» What you will do
Quote the data below in full, please, without altering anything.
================================
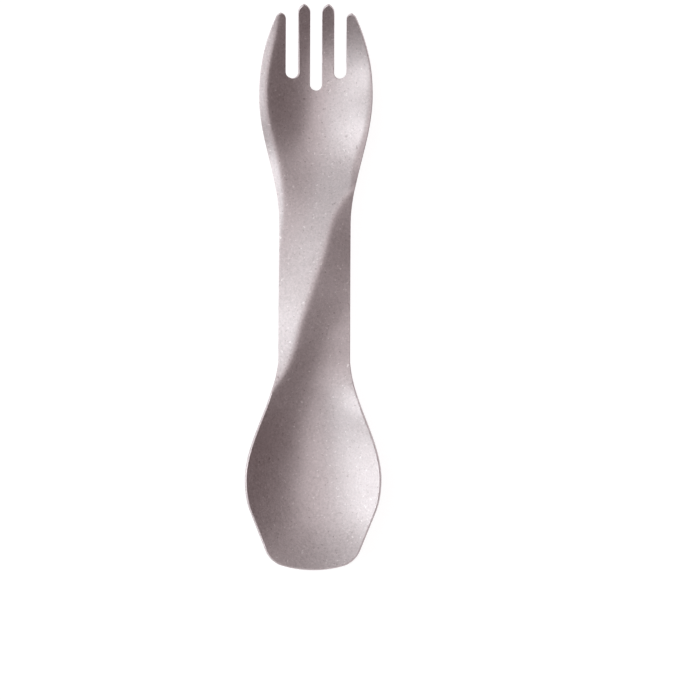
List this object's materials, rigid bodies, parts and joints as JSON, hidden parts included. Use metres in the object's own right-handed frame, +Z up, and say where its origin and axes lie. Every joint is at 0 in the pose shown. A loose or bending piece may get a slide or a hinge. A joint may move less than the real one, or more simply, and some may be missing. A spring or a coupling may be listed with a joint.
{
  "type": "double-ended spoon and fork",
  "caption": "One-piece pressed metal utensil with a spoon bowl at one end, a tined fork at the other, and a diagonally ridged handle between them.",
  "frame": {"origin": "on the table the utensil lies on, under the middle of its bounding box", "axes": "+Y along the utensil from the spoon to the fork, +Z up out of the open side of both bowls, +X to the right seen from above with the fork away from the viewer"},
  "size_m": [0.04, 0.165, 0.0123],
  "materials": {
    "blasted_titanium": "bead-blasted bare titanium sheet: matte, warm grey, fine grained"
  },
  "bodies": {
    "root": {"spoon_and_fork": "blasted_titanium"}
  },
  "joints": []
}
================================
» Solution to this exercise
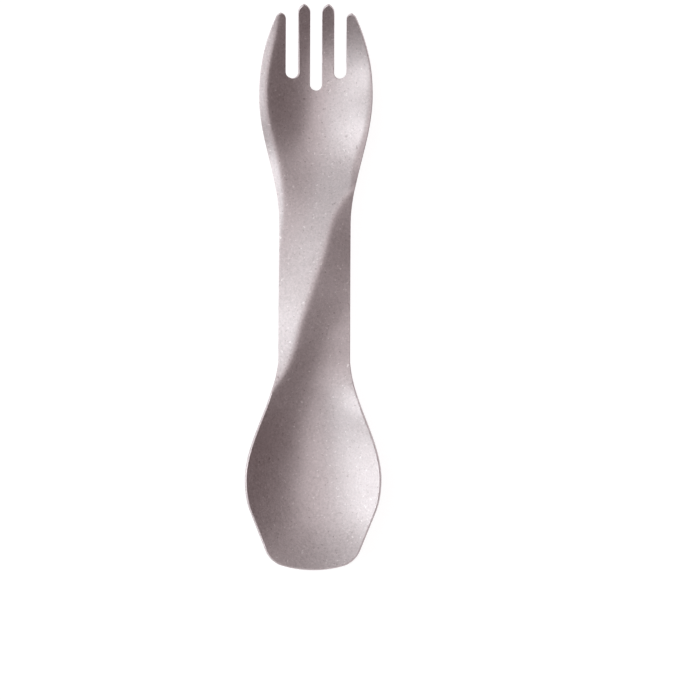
List this object's materials, rigid bodies, parts and joints as JSON, hidden parts included. Use metres in the object's own right-handed frame, +Z up, and say where its origin and axes lie. Every joint is at 0 in the pose shown. A loose or bending piece may get a slide or a hinge. A joint may move less than the real one, or more simply, and some may be missing. A spring or a coupling may be listed with a joint.
{
  "type": "double-ended spoon and fork",
  "caption": "One-piece pressed metal utensil with a spoon bowl at one end, a tined fork at the other, and a diagonally ridged handle between them.",
  "frame": {"origin": "on the table the utensil lies on, under the middle of its bounding box", "axes": "+Y along the utensil from the spoon to the fork, +Z up out of the open side of both bowls, +X to the right seen from above with the fork away from the viewer"},
  "size_m": [0.04, 0.165, 0.0123],
  "materials": {
    "blasted_titanium": "bead-blasted bare titanium sheet: matte, warm grey, fine grained"
  },
  "bodies": {
    "root": {"spoon_and_fork": "blasted_titanium"}
  },
  "joints": []
}